Remember to view (**) as a function of $\theta$. If $\theta \leq x_{(n)}$, note that $L(\theta) = 0$ because of the indicator function. This is not the maximized value of $L$; $L$ is, at its crux, a probability density function: $0$ is in fact the smallest value that a probability density function can take.

So, in attempting to maximize $L$, suppose that $\theta > x_{(n)}$. For $n$ fixed, we obtain $$L(\theta) \propto\dfrac{1}{\theta^n}\text{.}$$ Now, note that $\dfrac{1}{\theta^n}$ is indeed a decreasing function of $\theta$ with $n$ fixed.

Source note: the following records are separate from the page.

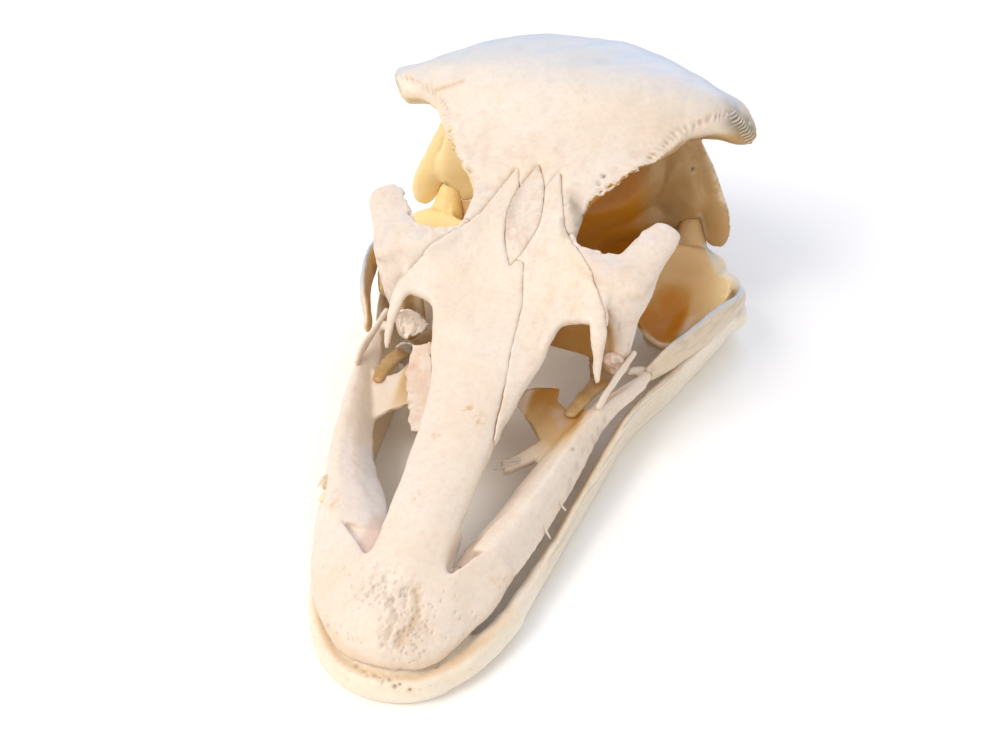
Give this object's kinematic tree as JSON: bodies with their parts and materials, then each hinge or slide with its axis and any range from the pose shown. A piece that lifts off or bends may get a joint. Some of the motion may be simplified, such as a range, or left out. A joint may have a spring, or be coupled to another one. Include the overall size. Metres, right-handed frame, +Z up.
{
  "type": "ostrich skull",
  "caption": "Life-size ostrich skull with its lower jaw, bones parted at their sutures, resting on the jaw as a still museum model.",
  "frame": {"origin": "centre of the bounding box at the level the lower jaw rests on", "axes": "+Z up, -Y towards the bill tip, +X to the skull's left"},
  "size_m": [0.1044, 0.1866, 0.0708],
  "materials": {
    "bone": "cleaned ivory bone, satin",
    "pale_bone": "thin pale bone, satin",
    "amber_bone": "amber bone with dried membrane, slightly glossy",
    "jaw_bone": "ivory jaw bone, grooved, satin"
  },
  "bodies": {
    "root": {"cranium": "bone", "mesethmoid": "pale_bone", "premaxilla": "bone", "nasal_l": "bone", "nasal_r": "bone", "lacrimal_l": "pale_bone", "lacrimal_r": "pale_bone", "maxilla_l": "bone", "maxilla_r": "bone", "jugal_splint_l": "bone", "jugal_splint_r": "bone", "quadratojugal_l": "bone", "quadratojugal_r": "bone", "quadrate_l": "amber_bone", "quadrate_r": "amber_bone", "pterygoid_l": "amber_bone", "pterygoid_r": "amber_bone", "palatine_l": "amber_bone", "palatine_r": "amber_bone", "vomer": "pale_bone", "dentary_tip": "jaw_bone", "ramus_l": "jaw_bone", "ramus_r": "jaw_bone", "articular_l": "jaw_bone", "articular_r": "jaw_bone"}
  },
  "joints": []
}
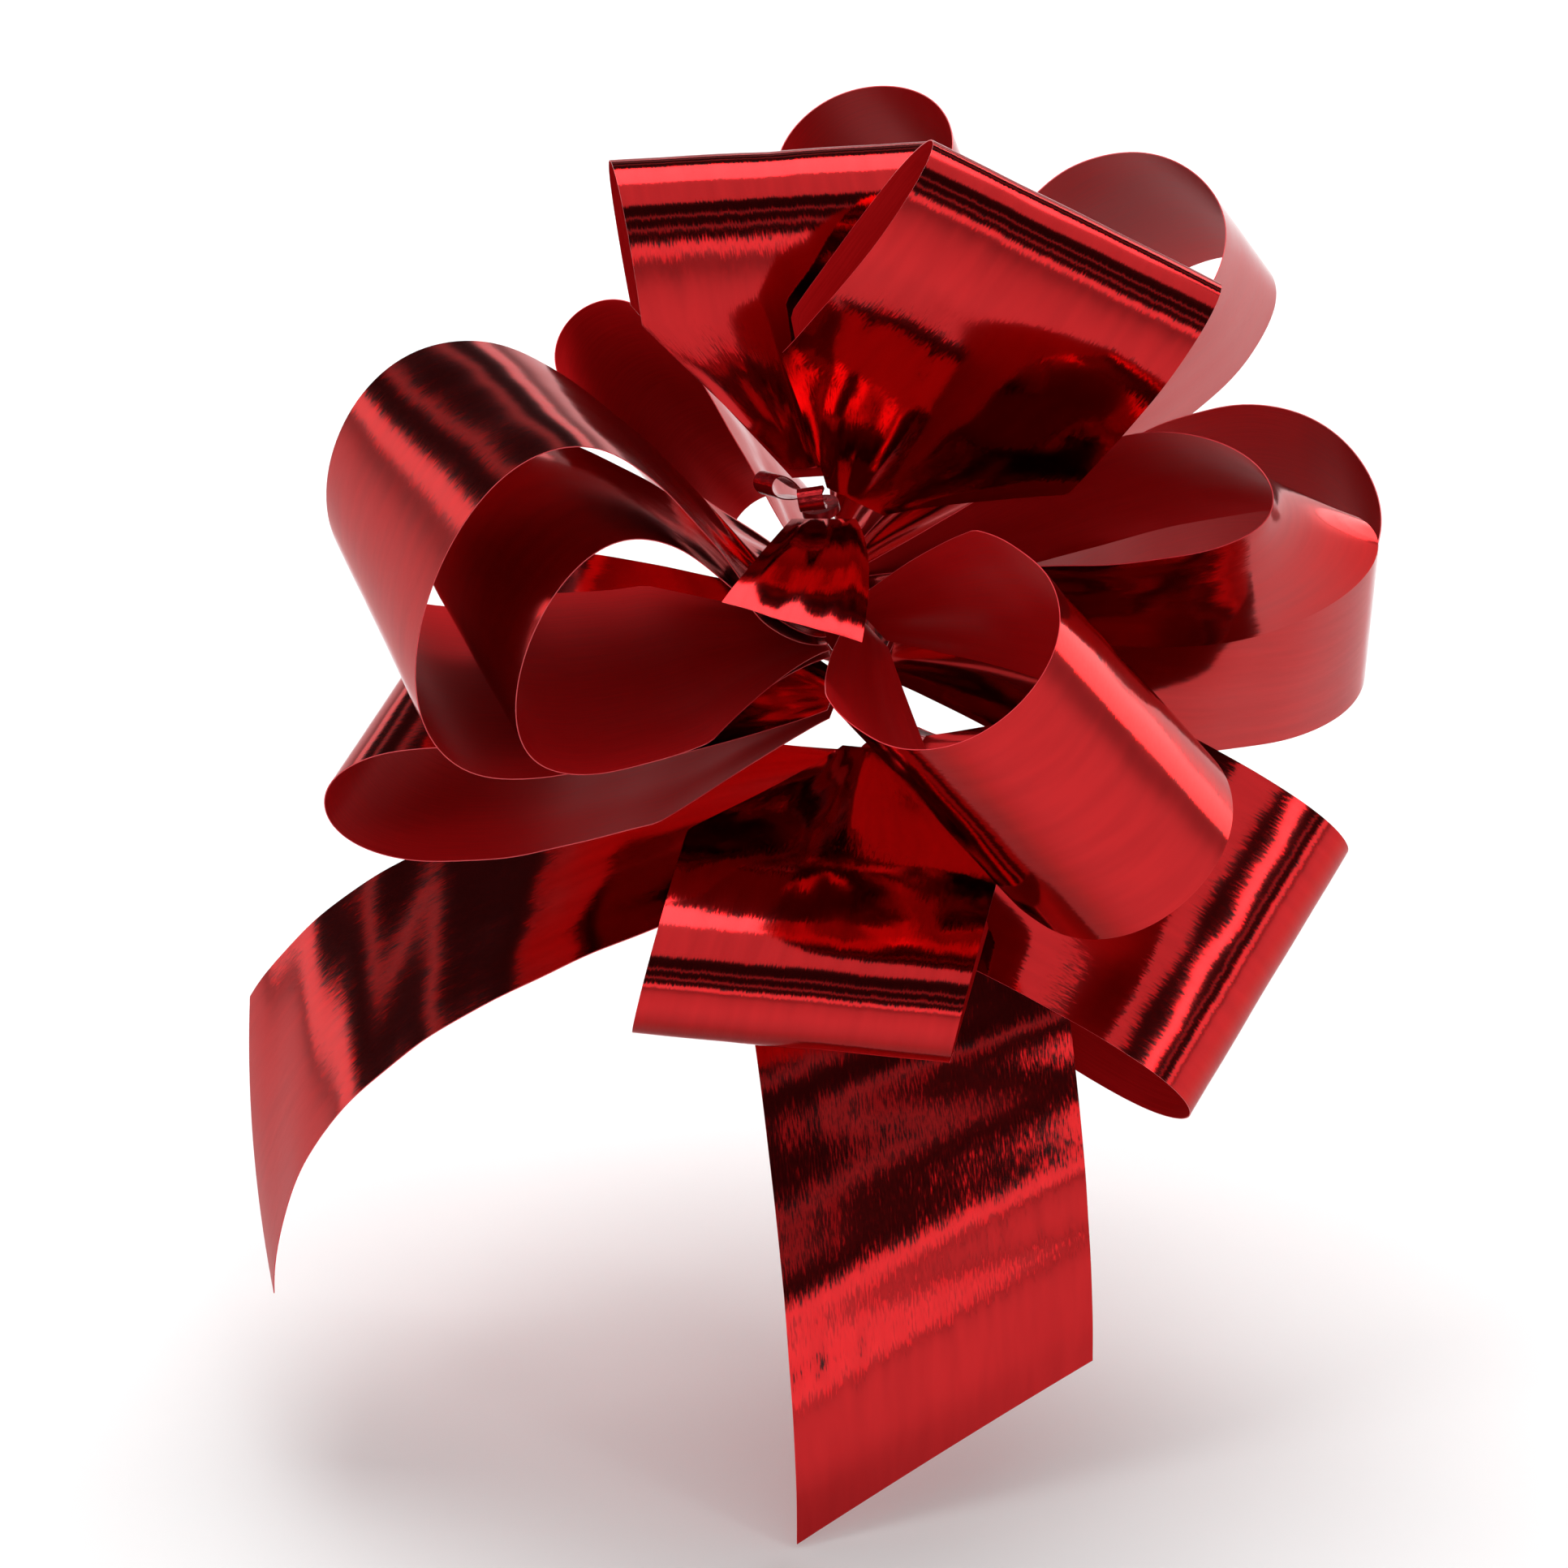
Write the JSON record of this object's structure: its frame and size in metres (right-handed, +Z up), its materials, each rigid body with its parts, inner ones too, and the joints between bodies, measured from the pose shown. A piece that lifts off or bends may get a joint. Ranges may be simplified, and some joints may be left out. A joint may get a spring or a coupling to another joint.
{
  "type": "pull bow",
  "caption": "Ready-made gift bow of metallic ribbon film: loops gathered on a short column by two pull strings, with two long hanging tails.",
  "frame": {"origin": "foot of the weld column, where the bow is tied to a parcel", "axes": "+Z up; -Y toward the front, where the tail_lower tail and the front loop face; the column leans 12 degrees toward -X"},
  "size_m": [0.1796, 0.1731, 0.2299],
  "materials": {
    "foil": "mirror-bright metallised film outside, satin red film inside",
    "weld_film": "film crushed and fused at the weld",
    "string": "thin flat film ribbon"
  },
  "bodies": {
    "column": {"weld_1": "weld_film", "weld_2": "weld_film", "weld_3": "weld_film", "weld_4": "weld_film", "weld_5": "weld_film", "weld_6": "weld_film", "weld_7": "weld_film", "weld_8": "weld_film", "pull_string_front": "string", "pull_string_back": "string", "string_knot": "string", "string_end_left": "string", "string_end_right": "string"},
    "loop_top_front": {"loop_top_front": "foil"},
    "loop_top_right": {"loop_top_right": "foil"},
    "loop_back_top": {"loop_back_top": "foil"},
    "loop_back_left": {"loop_back_left": "foil"},
    "loop_front": {"loop_front": "foil"},
    "loop_back_right": {"loop_back_right": "foil"},
    "loop_right_front": {"loop_right_front": "foil"},
    "loop_left_large": {"loop_left_large": "foil"},
    "loop_left_inner": {"loop_left_inner": "foil"},
    "loop_right_large": {"loop_right_large": "foil"},
    "loop_left_lower": {"loop_left_lower": "foil"},
    "loop_base_back": {"loop_base_back": "foil"},
    "loop_back_under": {"loop_back_under": "foil"},
    "loop_base_front": {"loop_base_front": "foil"},
    "loop_base_right": {"loop_base_right": "foil"},
    "tail_left": {"tail_left": "foil"},
    "tail_lower": {"tail_lower": "foil"},
    "end_flap": {"end_flap": "foil"}
  },
  "joints": [
    {"name": "loop_top_front_flex", "type": "hinge", "parent": "column", "child": "loop_top_front", "pos_m": [-0.00917, 0.00184, 0.05004], "axis": [0.99, 0.141, -0.009], "range_deg": [-2, 2], "stiffness_Nm_per_rad": 0.2},
    {"name": "loop_top_right_flex", "type": "hinge", "parent": "column", "child": "loop_top_right", "pos_m": [-0.00422, -0.00252, 0.04789], "axis": [0.8899, -0.1017, -0.4447], "range_deg": [-1, 1], "stiffness_Nm_per_rad": 0.2},
    {"name": "loop_back_top_flex", "type": "hinge", "parent": "column", "child": "loop_back_top", "pos_m": [-0.00662, 0.00559, 0.03791], "axis": [0.2215, 0.2795, -0.9343], "range_deg": [-2, 2], "stiffness_Nm_per_rad": 0.2},
    {"name": "loop_back_left_flex", "type": "hinge", "parent": "column", "child": "loop_back_left", "pos_m": [-0.00761, 0.0046, 0.0264], "axis": [-0.5473, -0.1974, 0.8133], "range_deg": [-2, 2], "stiffness_Nm_per_rad": 0.2},
    {"name": "loop_front_flex", "type": "hinge", "parent": "column", "child": "loop_front", "pos_m": [-0.00169, -0.00692, 0.0273], "axis": [0.543, 0.2294, -0.8078], "range_deg": [-1, 1], "stiffness_Nm_per_rad": 0.2},
    {"name": "loop_back_right_flex", "type": "hinge", "parent": "column", "child": "loop_back_right", "pos_m": [-0.00347, 0.00301, 0.03476], "axis": [-0.002, 0.5331, -0.8461], "range_deg": [-2, 2], "stiffness_Nm_per_rad": 0.2},
    {"name": "loop_right_front_flex", "type": "hinge", "parent": "column", "child": "loop_right_front", "pos_m": [-0.0017, -0.0012, 0.03122], "axis": [-0.3815, -0.5341, 0.7544], "range_deg": [-1, 1], "stiffness_Nm_per_rad": 0.2},
    {"name": "loop_left_large_flex", "type": "hinge", "parent": "column", "child": "loop_left_large", "pos_m": [-0.00895, -0.00056, 0.02215], "axis": [0.1546, -0.9838, 0.0913], "range_deg": [-2, 2], "stiffness_Nm_per_rad": 0.2},
    {"name": "loop_left_inner_flex", "type": "hinge", "parent": "column", "child": "loop_left_inner", "pos_m": [-0.00895, -0.00056, 0.02215], "axis": [0.1546, -0.9838, 0.0913], "range_deg": [-2, 2], "stiffness_Nm_per_rad": 0.2},
    {"name": "loop_right_large_flex", "type": "hinge", "parent": "column", "child": "loop_right_large", "pos_m": [0.00089, 0.00207, 0.01701], "axis": [0.2239, -0.4027, 0.8875], "range_deg": [-2, 2], "stiffness_Nm_per_rad": 0.2},
    {"name": "loop_left_lower_flex", "type": "hinge", "parent": "column", "child": "loop_left_lower", "pos_m": [-0.00709, 0.00118, 0.00999], "axis": [-0.2213, -0.9709, -0.0917], "range_deg": [-2, 2], "stiffness_Nm_per_rad": 0.2},
    {"name": "loop_base_back_flex", "type": "hinge", "parent": "column", "child": "loop_base_back", "pos_m": [0.00224, 0.00465, 0.00262], "axis": [0.8147, -0.5712, 0.1001], "range_deg": [-2, 2], "stiffness_Nm_per_rad": 0.2},
    {"name": "loop_back_under_flex", "type": "hinge", "parent": "column", "child": "loop_back_under", "pos_m": [-0.00122, 0.00862, 0.01218], "axis": [-0.9587, 0.1426, -0.2462], "range_deg": [-2, 2], "stiffness_Nm_per_rad": 0.2},
    {"name": "loop_base_front_flex", "type": "hinge", "parent": "column", "child": "loop_base_front", "pos_m": [-0.00091, -0.00475, 0.00315], "axis": [0.9871, 0.0667, -0.1458], "range_deg": [-1, 1], "stiffness_Nm_per_rad": 0.2},
    {"name": "loop_base_right_flex", "type": "hinge", "parent": "column", "child": "loop_base_right", "pos_m": [0.00479, -0.00156, -0.00114], "axis": [0.5034, 0.6333, 0.5877], "range_deg": [-2, 2], "stiffness_Nm_per_rad": 0.2},
    {"name": "tail_left_flex", "type": "hinge", "parent": "column", "child": "tail_left", "pos_m": [-0.005, 0, -0.002], "axis": [0, -1, 0], "range_deg": [-4, 4], "stiffness_Nm_per_rad": 0.2},
    {"name": "tail_lower_flex", "type": "hinge", "parent": "column", "child": "tail_lower", "pos_m": [0, -0.008, -0.008], "axis": [1, 0, 0], "range_deg": [-3, 3], "stiffness_Nm_per_rad": 0.2},
    {"name": "end_flap_flex", "type": "hinge", "parent": "column", "child": "end_flap", "pos_m": [-0.009, -0.008, 0.047], "axis": [1, 0, 0], "range_deg": [-3, 3], "stiffness_Nm_per_rad": 0.2}
  ],
  "couplings": [
    {"joint": "loop_left_inner_flex", "follows": "loop_left_large_flex", "ratio": 1}
  ]
}
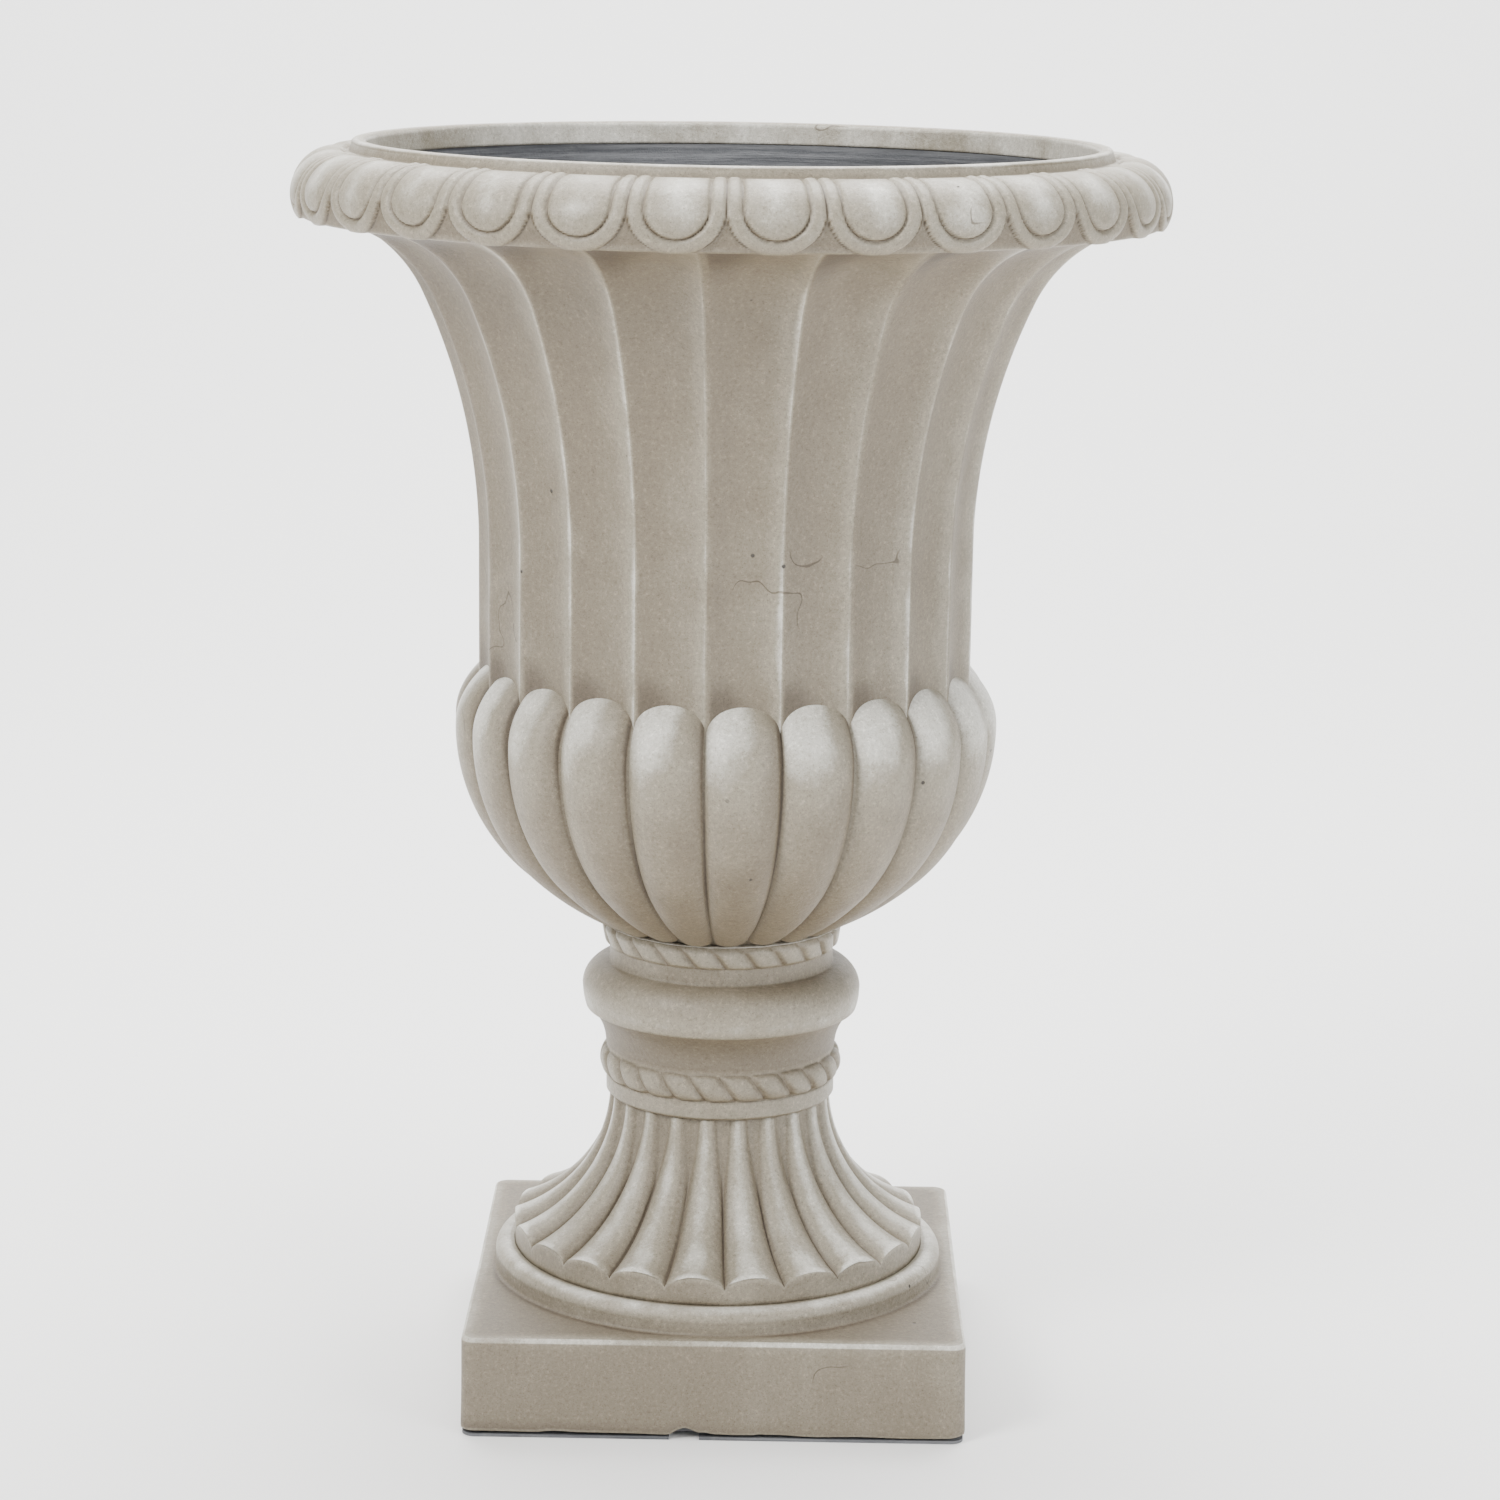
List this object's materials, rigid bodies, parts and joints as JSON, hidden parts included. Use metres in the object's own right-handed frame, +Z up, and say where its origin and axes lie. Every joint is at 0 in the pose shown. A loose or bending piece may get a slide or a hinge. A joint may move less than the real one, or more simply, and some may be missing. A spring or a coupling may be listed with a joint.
{
  "type": "urn planter",
  "caption": "Tall cast-stone garden urn: fluted bell on a gadrooned bowl, egg-moulded rim, turned stem, reeded foot and hollow square plinth, with a lift-out drain plug.",
  "frame": {"origin": "on the ground, under the middle of the square plinth", "axes": "+Z up the urn's axis; -Y is the side with the drain notch, +X to its right; the drain plug lies towards +X"},
  "size_m": [0.5272, 0.5248, 0.762],
  "materials": {
    "ivory_stone": "matte, aged",
    "raw_backing": "rough",
    "mortar": "rough",
    "steel": "zinc plated",
    "rubber": "matte"
  },
  "bodies": {
    "root": {"bowl_face": "ivory_stone", "bowl_backing": "raw_backing", "bowl_screed": "raw_backing", "bowl_bed": "mortar", "stem": "ivory_stone", "stem_bed": "mortar", "foot": "ivory_stone", "foot_bed": "mortar", "plinth_face": "ivory_stone", "plinth_backing": "raw_backing", "tie_rod": "steel", "upper_nut": "steel", "upper_washer": "steel", "sealing_washer": "rubber", "clamp_bar": "steel", "lower_washer": "steel", "lower_nut": "steel"},
    "drain_plug": {"drain_plug": "rubber"}
  },
  "joints": [
    {"name": "drain_plug_lift", "type": "slide", "parent": "root", "child": "drain_plug", "axis": [0, 0, 1], "range_m": [0, 0.49]}
  ]
}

Thus, we must make $\theta$ as small as possible, given our restriction of $\theta > x_{(n)}$.

Note. Technically, no such $\theta$ exists (because $\theta$ is strictly greater than $x_{(n)}$ per our assumptions). This is often ignored in many textbooks.

Most textbooks will then say that the maximum likelihood estimator of $\theta$ is $$\hat{\theta}_{\text{MLE}} = X_{(n)}\text{.}$$

Note. Technically, the above result is false. The MLE does not exist, because $\theta$ cannot take on the value $x_{(n)}$ itself. For this answer to be correct, the support of the uniform PDF must include $\theta$ itself (because the maximum likelihood estimator equals one of the $X_i$). The reason for this is discussed in the Lecture 2: Maximum Likelihood Estimators from MIT OpenCourseWare 18-443 Statistics for Applications, found here. As the question currently stands, $(0, \theta)$ should be $(0, \theta]$.